Subsequent class-action litigation won beneficiaries the right to appeal and reapply for benefits after a federal judge ruled that the government had inappropriately removed from benefits individuals who had no change in the severity of their disability. By 1983, advocates had successfully pushed through a law ensuring that disabled beneficiaries could keep their benefits while appeals were underway — with Reagan pulling back on further efforts to purge the program and paying lip service to “truly deserving” disabled people.

Just as 1980s disability advocates successfully defeated Reagan’s attempted rollback of federal disability programs, the current generation has the opportunity to do the same to President Trump.

The Trump presidency will be a disaster — but even a disaster presents certain opportunities

Still, I won’t pretend that the aftermath of the 2016 election isn’t leaving people with disabilities feeling like Charlie Brown trying to kick the football before Lucy pulls it out from under him. It’s galling to face the prospect of President Trump in the same year that brought landmark advances in the visibility and priority placed on disability rights. In the space of a few hours, we went from planning how to make sure President Clinton lives up to her campaign promises to planning a desperate fight to make sure President Trump does not live up to his.

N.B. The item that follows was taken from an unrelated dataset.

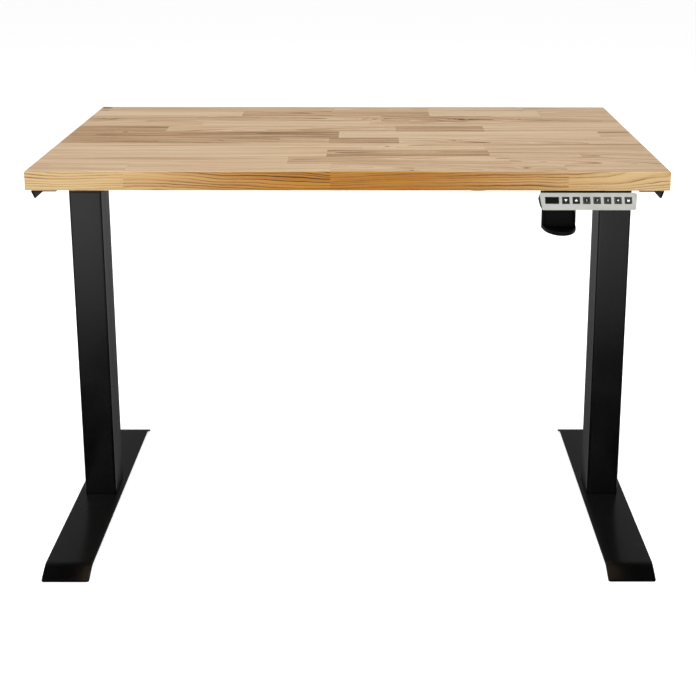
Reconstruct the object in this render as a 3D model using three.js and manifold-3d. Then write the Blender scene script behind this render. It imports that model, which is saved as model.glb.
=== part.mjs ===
// A sit-stand desk: a solid oak top on two electric lifting columns.
// Millimetres, +Z up, +X to the user's right, -Y towards the user.
// The origin is on the floor, at the centre of the whole desk's bounding box.

import * as THREE from 'three';
import { mergeVertices } from 'three/addons/utils/BufferGeometryUtils.js';
import Module from 'manifold-3d';

const wasm = await Module();
wasm.setup();

// ---------------------------------------------------------------- driving dimensions

// Worktop
const deskHeight = 735;
const topWidth = 1100;
const topDepth = 700;
const topThickness = 33;
const topCentreY = 34;
const topBevel = 1.5;
const touchGap = 0.3;

// Feet: a flat steel bar whose two ends are bent down to the floor
const footX = 507;
const footWidth = 85;
const footLength = 700;
const footCentreY = -34;
const footHeight = 19;
const footThickness = 5;
const footEndRun = 38;
const footEndLift = 1;
const footCornerRadius = 5;

// Levelling glides and the nuts that are welded under the feet
const glideInset = 62;
const glideRadius = 14;
const glidePadHeight = 5;
const glideStudRadius = 4;
const glideNutRadius = 8;
const glideNutHeight = 6.5;

// Columns: an outer tube on the foot and an inner tube that rises out of it
const columnX = 505;
const columnY = -16;
const outerTubeWidth = 62;
const outerTubeDepth = 80;
const outerTubeTop = 640;
const tubeWall = 2;
const outerTubeCorner = 5;
const innerTubeWidth = 54;
const innerTubeDepth = 72;
const innerTubeCorner = 4;
const innerTubeBottom = 40;
const innerTubeTop = 656.7;
const basePlateThickness = 8;
const footBoltOffset = 27;

// Lifting screw, its nut and the tube that holds the nut up
const spindleRadius = 7;
const spindleBottom = 60;
const spindleTop = 688;
const pushTubeRadius = 13;
const pushTubeBore = 10;
const pushTubeTop = 575;
const nutTop = 600;
const nutBore = 7.5;
const wheelRadius = 21;
const wheelTeeth = 28;
const wheelBottom = 664;
const wheelTop = 676;

// Gearboxes and motors at the column heads
const gearboxWidth = 58;
const gearboxDepth = 76;
const gearboxBottom = 657;
const gearboxTop = 698.3;
const gearboxWall = 4;
const gearboxCorner = 5;
const wormOffset = 27;
const wormRadius = 5;
const motorRadius = 20;
const motorLength = 96;

// Steel under the worktop
const bracketInnerX = 498;
const bracketOuterX = 541;
const bracketThickness = 3;
const bracketFlange = 18.6;
const bracketLength = 686;
const bracketTaper = 18;
const railWidth = 18;
const railBottom = 659;
const railTop = 698.3;
const railHalfLength = 536;
const railOffset = 59;
const railWall = 2;
const screwPilotDepth = 22;

// Control box under the worktop, behind the rear rail
const controlBox = { x0: -110, x1: 150, y0: 196, y1: 306, z0: 660, z1: 701.7 };
const inletWidth = 27;
const inletHeight = 20;

// Handset: a sloping face under the front edge, and a hook below it
const handsetX = 410;
const faceTiltDeg = 33;
const faceTopWidth = 167.6;
const faceBottomWidth = 159.4;
const faceLength = 31.5;
const faceCorner = 4;
const faceTopDrop = 36;
const bezelThickness = 3;
const keyCount = 7;
const keyPitch = 17.77;
const firstKeyX = 370.9;
const keySize = 12;
const keyRow = 14;
const displayX = 347.5;
const displayWidth = 23;
const hookX = 364.2;
const hookWidth = 58;
const hookBackY = -284;
const hookReach = 64;
const hookFloor = 630.4;
const hookWall = 3;

// Leads that are clipped under the worktop
const leadRadius = 3;
const leadGap = 1;

// ---------------------------------------------------------------- materials

const finish = (colour, roughness, metalness) =>
  new THREE.MeshStandardMaterial({ color: colour, roughness, metalness });

const oak = finish(0xc9a27a, 0.55, 0);
const blackPowderCoat = finish(0x262627, 0.45, 0.2);
const blackPlastic = finish(0x111112, 0.4, 0);
const silverPlastic = finish(0xc9ccc8, 0.35, 0.5);
const keyPlastic = finish(0x17181a, 0.45, 0);
const displayWindow = finish(0x1c1f1a, 0.15, 0);
const zincSteel = finish(0xa9adb0, 0.35, 0.9);
const nylon = finish(0x2a2a2c, 0.6, 0);
const bronze = finish(0xa8783c, 0.4, 0.9);
const cableSheath = finish(0x161616, 0.6, 0);
const circuitGreen = finish(0x24543a, 0.5, 0);

// ---------------------------------------------------------------- helpers

const desk = new THREE.Group();

function add(name, geometry, material) {
  const mesh = new THREE.Mesh(geometry, material);
  mesh.name = name;
  desk.add(mesh);
}

function block(x0, x1, y0, y1, z0, z1) {
  const box = new THREE.BoxGeometry(x1 - x0, y1 - y0, z1 - z0);
  return box.translate((x0 + x1) / 2, (y0 + y1) / 2, (z0 + z1) / 2);
}

function rod(radius, z0, z1, x = 0, y = 0, sides = 24) {
  const cylinder = new THREE.CylinderGeometry(radius, radius, z1 - z0, sides);
  return cylinder.rotateX(Math.PI / 2).translate(x, y, (z0 + z1) / 2);
}

// A rectangle with rounded corners, drawn anticlockwise about its centre.
function roundedRectangle(width, height, radius, Outline = THREE.Shape) {
  const a = width / 2 - radius;
  const b = height / 2 - radius;
  const outline = new Outline();
  outline.moveTo(a + radius, -b);
  outline.absarc(a, b, radius, 0, Math.PI / 2);
  outline.absarc(-a, b, radius, Math.PI / 2, Math.PI);
  outline.absarc(-a, -b, radius, Math.PI, 1.5 * Math.PI);
  outline.absarc(a, -b, radius, 1.5 * Math.PI, 2 * Math.PI);
  return outline;
}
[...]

And yet, as in all such things, there is opportunity in disaster. Our imminent Trump presidency is likely to be a calamity for a broad swath of Americans — and liberal and progressive activists will respond by seeking to attack Trump on every front available. For a disability rights movement that’s often seen as the orphan stepchild of progressive advocacy, there’s a chance to better integrate disability into the liberal pantheon of diversity, identity, and protected class. By better highlighting how disabled Americans will almost certainly suffer under Trump policies, disability activists can familiarize the advocates and policymakers who will form the nucleus of the next Democratic administration with our needs and our values.

Just like the George W. Bush administration’s crusade against same-sex marriage helped to normalize the role of the LGBTQ movement under the civil rights umbrella (and within the Democratic Party’s political coalition), it may very well be that disability rights activists will achieve greater solidarity from other progressive groups after four years of shared opposition to the outrages of President Trump. Compared with the potentially game-changing strides forward promised by the Clinton campaign, this is cold comfort — but it is something we can cling to as we prepare for the fights to come. With the lives of millions of Americans with disabilities at stake — as well as those of people of color, Jews, Muslims, low-income persons, LGBTQ Americans, and members of other marginalized groups — we need all the silver lining we can find. The next four years will be difficult ones.

Ari Ne’eman is the president of the Autistic Self Advocacy Network and served as one of President Obama’s appointees to the National Council on Disability from 2010 to 2015.